There's a brief sense of unease that sets in as smoke fills the shipping container, completely clouding my vision.
In the respirator I sound like Darth Vader and it makes breathing more laborious, but it keeps the smoke out of my lungs.
As a handful reporters kneel along the sides of a shipping container at Ottawa Fire's training facility off Moodie Drive, an experienced firefighter explains how he's going to fuel the fire so it crawls up the walls and eventually the ceiling.
This is a live fire demonstration and surprisingly, it's more exhilarating than frightening.
"It is a classroom. We are aiming to warn to inform not burn to learn," said Tim Stuempel, a senior Ottawa Firefighter and my buddy for the day.
The live fire demonstration lasts about 25 minutes. It starts off slow with a firefighter igniting a pile of wood in a far corner of the shipping container. By the end the thick smoke is everywhere, participants are sweating profusely and the flames are creating beautiful waves along the steel ceiling.

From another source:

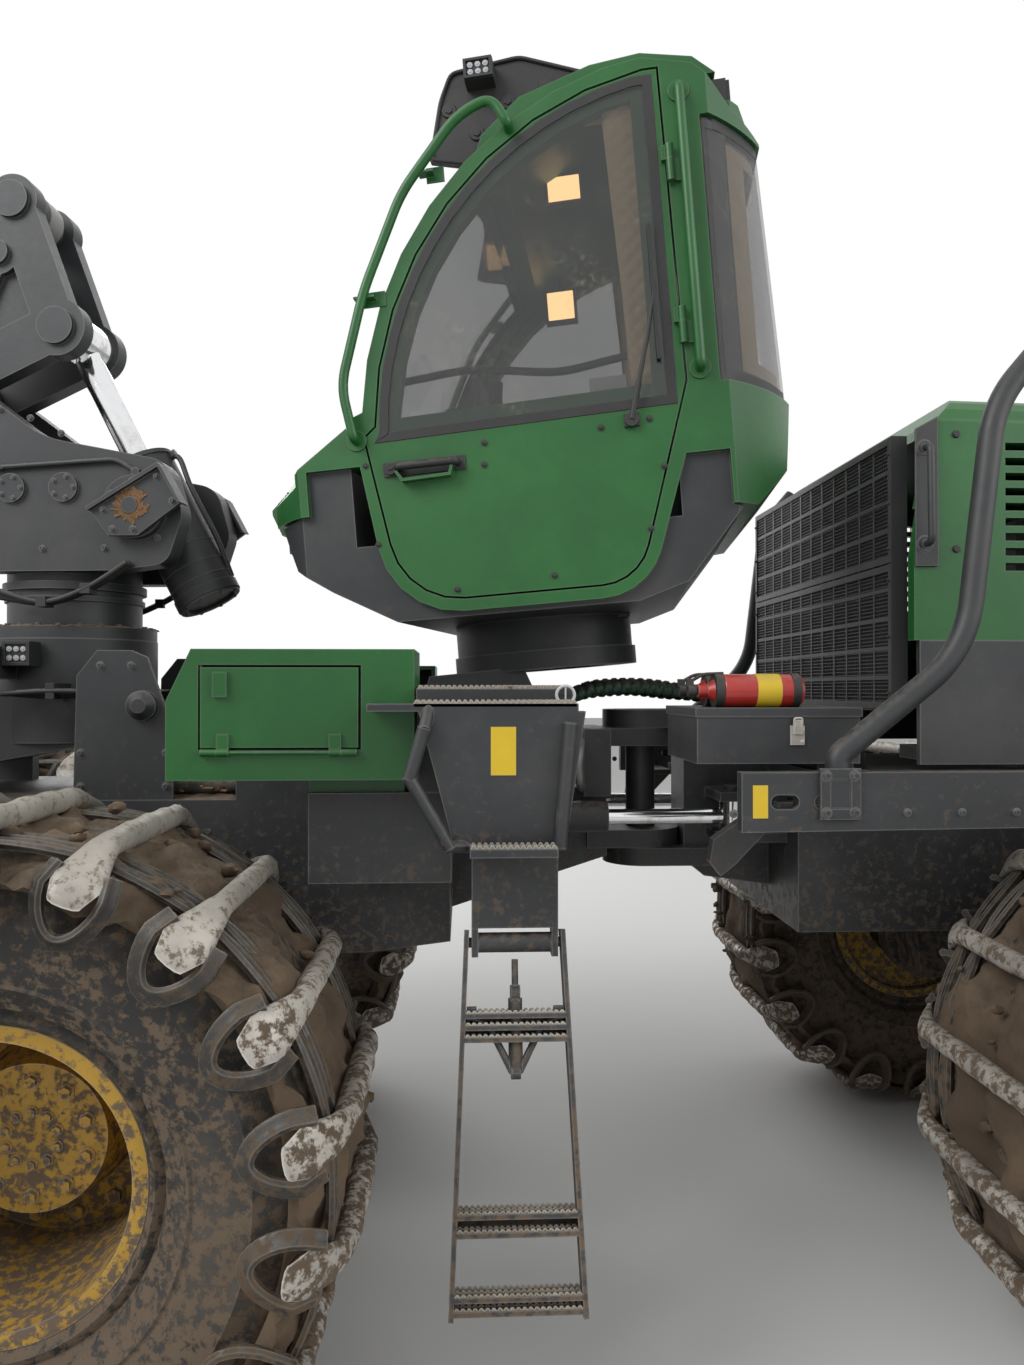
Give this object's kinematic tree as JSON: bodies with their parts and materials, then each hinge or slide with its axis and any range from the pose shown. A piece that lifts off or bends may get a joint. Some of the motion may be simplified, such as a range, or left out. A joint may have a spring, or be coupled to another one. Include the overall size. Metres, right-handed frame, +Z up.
{
  "type": "forestry harvester",
  "caption": "Forestry harvester on bogie wheels with band tracks, slewing levelled cab, parallel crane and harvester head",
  "frame": {"origin": "under the middle of the whole machine, on the ground", "axes": "X to the front, Y to the left side, Z up"},
  "size_m": [9.6826, 2.97, 4.6791],
  "materials": {
    "frame_grey": "dirty",
    "green_paint": "dusty",
    "rim_yellow": "muddy",
    "tyre_rubber": "muddy",
    "shoe_steel": "worn",
    "chrome_rod": "polished",
    "link_grey": "worn",
    "engine_iron": "plain",
    "grille_black": "dusty",
    "hose_rubber": "matte",
    "glass": "tinted",
    "seat_fabric": "plain",
    "red_paint": "gloss"
  },
  "bodies": {
    "chassis": {"front_frame": "frame_grey", "front_bogies": "frame_grey", "front_rims": "rim_yellow", "front_tyres": "tyre_rubber", "front_tracks": "shoe_steel", "lockers": "green_paint", "platform": "frame_grey", "cab_base": "frame_grey"},
    "rear": {"rear_frame": "frame_grey", "rear_bogies": "frame_grey", "rear_rims": "rim_yellow", "rear_tyres": "tyre_rubber", "rear_tracks": "shoe_steel", "engine": "engine_iron", "grille": "grille_black", "side_covers": "frame_grey", "toolbox": "frame_grey", "side_beams": "frame_grey", "guard_rails": "frame_grey", "joint_hoses": "hose_rubber"},
    "steer_barrel_left": {"steer_barrel_left": "frame_grey"},
    "steer_rod_left": {"steer_rod_left": "chrome_rod"},
    "steer_barrel_right": {"steer_barrel_right": "frame_grey"},
    "steer_rod_right": {"steer_rod_right": "chrome_rod"},
    "cab": {"cab_floor": "frame_grey", "cab_shell": "green_paint", "cab_roof": "green_paint", "cab_glass": "glass", "seat": "seat_fabric", "cab_rails": "green_paint", "cab_lamps": "grille_black"},
    "door": {"cab_door": "green_paint", "door_glass": "glass"},
    "ladder": {"ladder": "frame_grey"},
    "locker_door_left": {"locker_door_left": "green_paint"},
    "locker_door_right": {"locker_door_right": "green_paint"},
    "hood": {"hood": "green_paint"},
    "toolbox_lid": {"toolbox_lid": "frame_grey", "extinguishers": "red_paint"},
    "crane_base": {"crane_base": "frame_grey"},
    "tilt_barrels": {"tilt_barrels": "frame_grey"},
    "tilt_rods": {"tilt_rods": "chrome_rod"},
    "pillar": {"crane_pillar": "frame_grey"},
    "rocker": {"rocker": "frame_grey"},
    "lift_barrel": {"lift_barrel": "frame_grey"},
    "lift_rod": {"lift_rod": "chrome_rod"},
    "boom": {"main_boom": "frame_grey"},
    "fold_barrel": {"fold_barrel": "frame_grey"},
    "fold_rod": {"fold_rod": "chrome_rod"},
    "link_bar": {"link_bar": "link_grey"},
    "stick": {"stick": "frame_grey"},
    "extension": {"extension": "frame_grey"},
    "head_link": {"rotator": "frame_grey"},
    "head_frame": {"head_frame": "green_paint"},
    "head": {"head_body": "green_paint"},
    "knife_left": {"knife_left": "frame_grey"},
    "roller_left": {"roller_left": "shoe_steel"},
    "knife_right": {"knife_right": "frame_grey"},
    "roller_right": {"roller_right": "shoe_steel"},
    "saw": {"saw_bar": "shoe_steel"}
  },
  "joints": [
    {"name": "steer", "type": "hinge", "parent": "chassis", "child": "rear", "pos_m": [-1.071, 0, 1.48], "axis": [0, 0, 1], "range_deg": [-40, 40]},
    {"name": "steer_barrel_left_turn", "type": "hinge", "parent": "chassis", "child": "steer_barrel_left", "pos_m": [-0.511, 0.24, 1.4], "axis": [0, 0, 1], "range_deg": [-12.81, 12.81]},
    {"name": "steer_rod_left_slide", "type": "slide", "parent": "steer_barrel_left", "child": "steer_rod_left", "axis": [-1, 0, 0], "range_m": [-0.1675, 0.1675]},
    {"name": "steer_barrel_right_turn", "type": "hinge", "parent": "chassis", "child": "steer_barrel_right", "pos_m": [-0.511, -0.24, 1.4], "axis": [0, 0, 1], "range_deg": [-12.81, 12.81]},
    {"name": "steer_rod_right_slide", "type": "slide", "parent": "steer_barrel_right", "child": "steer_rod_right", "axis": [-1, 0, 0], "range_m": [-0.1675, 0.1675]},
    {"name": "cab_slew", "type": "hinge", "parent": "chassis", "child": "cab", "pos_m": [-0.741, 0, 1.937], "axis": [0.0785, 0, 0.9969], "range_deg": [-70, 80]},
    {"name": "cab_door_swing", "type": "hinge", "parent": "cab", "child": "door", "pos_m": [-1.06134, 0.71293, 2.86499], "axis": [-0.0785, 0, -0.9969], "range_deg": [-90, 0]},
    {"name": "ladder_fold", "type": "hinge", "parent": "chassis", "child": "ladder", "pos_m": [-0.586, 0.985, 1.19], "axis": [1, 0, 0], "range_deg": [0, 90]},
    {"name": "locker_door_left_drop", "type": "hinge", "parent": "chassis", "child": "locker_door_left", "pos_m": [-0.015, 0.99, 1.655], "axis": [-1, 0, 0], "range_deg": [0, 90]},
    {"name": "locker_door_right_drop", "type": "hinge", "parent": "chassis", "child": "locker_door_right", "pos_m": [-0.015, -0.99, 1.655], "axis": [1, 0, 0], "range_deg": [0, 90]},
    {"name": "hood_lift", "type": "hinge", "parent": "rear", "child": "hood", "pos_m": [-4.585, 0, 1.952], "axis": [0, -1, 0], "range_deg": [0, 30]},
    {"name": "toolbox_lid_lift", "type": "hinge", "parent": "rear", "child": "toolbox_lid", "pos_m": [-1.303, 0.405, 1.748], "axis": [1, 0, 0], "range_deg": [0, 35]},
    {"name": "crane_tilt", "type": "hinge", "parent": "chassis", "child": "crane_base", "pos_m": [1.179, 0, 1.65], "axis": [0, 1, 0], "range_deg": [-10, 20]},
    {"name": "tilt_barrels_turn", "type": "hinge", "parent": "chassis", "child": "tilt_barrels", "pos_m": [1.579, 0, 1.56], "axis": [0, 1, 0], "range_deg": [-4.23, 7.96]},
    {"name": "tilt_rods_slide", "type": "slide", "parent": "tilt_barrels", "child": "tilt_rods", "axis": [-0.8489, 0, 0.5286], "range_m": [-0.0556, 0.0293]},
    {"name": "crane_slew", "type": "hinge", "parent": "crane_base", "child": "pillar", "pos_m": [0.849, 0, 2], "axis": [0, 0, 1], "range_deg": [-110, 110]},
    {"name": "rocker_lift", "type": "hinge", "parent": "pillar", "child": "rocker", "pos_m": [1.2663, -0.04754, 2.79], "axis": [-0.1132, -0.9936, 0], "range_deg": [-10, 40]},
    {"name": "lift_barrel_turn", "type": "hinge", "parent": "pillar", "child": "lift_barrel", "pos_m": [0.52708, 0.03668, 2.373], "axis": [-0.1132, -0.9936, 0], "range_deg": [-12.89, 3.6]},
    {"name": "lift_rod_slide", "type": "slide", "parent": "lift_barrel", "child": "lift_rod", "axis": [0.4564, -0.052, 0.8883], "range_m": [-0.3014, 0.0776]},
    {"name": "boom_fold", "type": "hinge", "parent": "rocker", "child": "boom", "pos_m": [1.2663, -0.04754, 2.79], "axis": [-0.1132, -0.9936, 0], "range_deg": [-25, 15]},
    {"name": "fold_barrel_turn", "type": "hinge", "parent": "boom", "child": "fold_barrel", "pos_m": [2.55553, -0.19443, 3.46447], "axis": [-0.1132, -0.9936, 0], "range_deg": [-2.41, 3.69]},
    {"name": "fold_rod_slide", "type": "slide", "parent": "fold_barrel", "child": "fold_rod", "axis": [-0.9821, 0.1119, -0.1517], "range_m": [-0.1202, 0.1983]},
    {"name": "link_bar_turn", "type": "hinge", "parent": "rocker", "child": "link_bar", "pos_m": [0.99307, -0.01641, 3.402], "axis": [-0.1132, -0.9936, 0], "range_deg": [-25.5, 15.5]},
    {"name": "stick_turn", "type": "hinge", "parent": "boom", "child": "stick", "pos_m": [4.53408, -0.41986, 3.98707], "axis": [-0.1132, -0.9936, 0], "range_deg": [-15.5, 25.5]},
    {"name": "extension_slide", "type": "slide", "parent": "stick", "child": "extension", "axis": [-0.1725, 0.0197, -0.9848], "range_m": [0, 1.1]},
    {"name": "head_swing", "type": "hinge", "parent": "extension", "child": "head_link", "pos_m": [4.17177, -0.37858, 1.91897], "axis": [-0.1132, -0.9936, 0], "range_deg": [-60, 60]},
    {"name": "rotator_turn", "type": "hinge", "parent": "head_link", "child": "head_frame", "pos_m": [4.17177, -0.37858, 1.43897], "axis": [0, 0, 1], "continuous": true},
    {"name": "head_tilt", "type": "hinge", "parent": "head_frame", "child": "head", "pos_m": [3.9035, -0.34802, 1.00897], "axis": [0.1132, 0.9936, 0], "range_deg": [0, 90]},
    {"name": "knife_left_open", "type": "hinge", "parent": "head", "child": "knife_left", "pos_m": [4.64582, -0.28132, 1.01897], "axis": [0.9936, -0.1132, 0], "range_deg": [0, 50]},
    {"name": "knife_right_open", "type": "hinge", "parent": "head", "child": "knife_right", "pos_m": [4.61179, -0.57999, 1.01897], "axis": [0.9936, -0.1132, 0], "range_deg": [-50.5, 0.5]},
    {"name": "roller_left_spin", "type": "hinge", "parent": "head", "child": "roller_left", "pos_m": [4.26396, -0.18779, 0.73897], "axis": [0, 0, 1], "continuous": true},
    {"name": "roller_right_spin", "type": "hinge", "parent": "head", "child": "roller_right", "pos_m": [4.21868, -0.58522, 0.73897], "axis": [0, 0, 1], "continuous": true},
    {"name": "saw_swing", "type": "hinge", "parent": "head", "child": "saw", "pos_m": [4.78874, -0.3432, 1.00897], "axis": [-0.9936, 0.1132, 0], "range_deg": [0, 75]}
  ],
  "couplings": [
    {"joint": "steer_barrel_left_turn", "follows": "steer", "ratio": 0.30774},
    {"joint": "steer_rod_left_slide", "follows": "steer", "m_per_rad": 0.23569},
    {"joint": "steer_barrel_right_turn", "follows": "steer", "ratio": 0.30774},
    {"joint": "steer_rod_right_slide", "follows": "steer", "m_per_rad": -0.23569},
    {"joint": "tilt_barrels_turn", "follows": "crane_tilt", "ratio": 0.3731},
    {"joint": "tilt_rods_slide", "follows": "crane_tilt", "m_per_rad": -0.15065},
    {"joint": "lift_barrel_turn", "follows": "rocker_lift", "ratio": -0.30983},
    {"joint": "lift_rod_slide", "follows": "rocker_lift", "m_per_rad": -0.42746},
    {"joint": "fold_barrel_turn", "follows": "boom_fold", "ratio": -0.12752},
    {"joint": "fold_rod_slide", "follows": "boom_fold", "m_per_rad": -0.44752},
    {"joint": "link_bar_turn", "follows": "boom_fold", "ratio": 1},
    {"joint": "stick_turn", "follows": "boom_fold", "ratio": -1},
    {"joint": "knife_right_open", "follows": "knife_left_open", "ratio": -1}
  ]
}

"In that scenario it is a steel can. We don't have carpets and furniture to worry about. Where as in a burning home or building, we have to worry about all of those things. Here we don't," said Stuempel.
This experience is the last step in a day of firefighter training for members of the media that includes a number of experiments illustrating how fire can be created, manipulated and mitigated to protect crews, structures and members of the public. Everything today stems from Ottawa Fire's new firefighter training curriculum it hopes other fire departments across Canada and the world will pick up.
"A flashover, the total involvement of a room, used to be about 17 minutes, on average," said Peter McBride, a Division Chief for Safety and Innovation with Ottawa Fire. "That now happens on average between 4 and 4.5 minutes, sometimes less."
The influx of materials like plastic, and memory foam, coupled with the way buildings are constructed today, have changed the ways fires must be fought. The materials ignite faster than older materials, like wood, and give firefighters less time to prepare a plan of attack.
"It's highly reactive to air and very easily ignited. So as we make entry and allow air into that fire, it very quickly will change to injure or kill us," said McBride.
The new curriculum focuses on fire dynamics and teaching crews how fire behaves when in contact with these new materials. It also places a big emphasis on ways to protect firefighters from potentially deadly contaminants after exiting a fire scene.
One example of a change is that firefighters must now remove their clothes and take a bath as soon as possible. They must also thoroughly wipe down their face, hands and neck with a wet cloth and take time to sit down and relax in a specially designed cooling chair.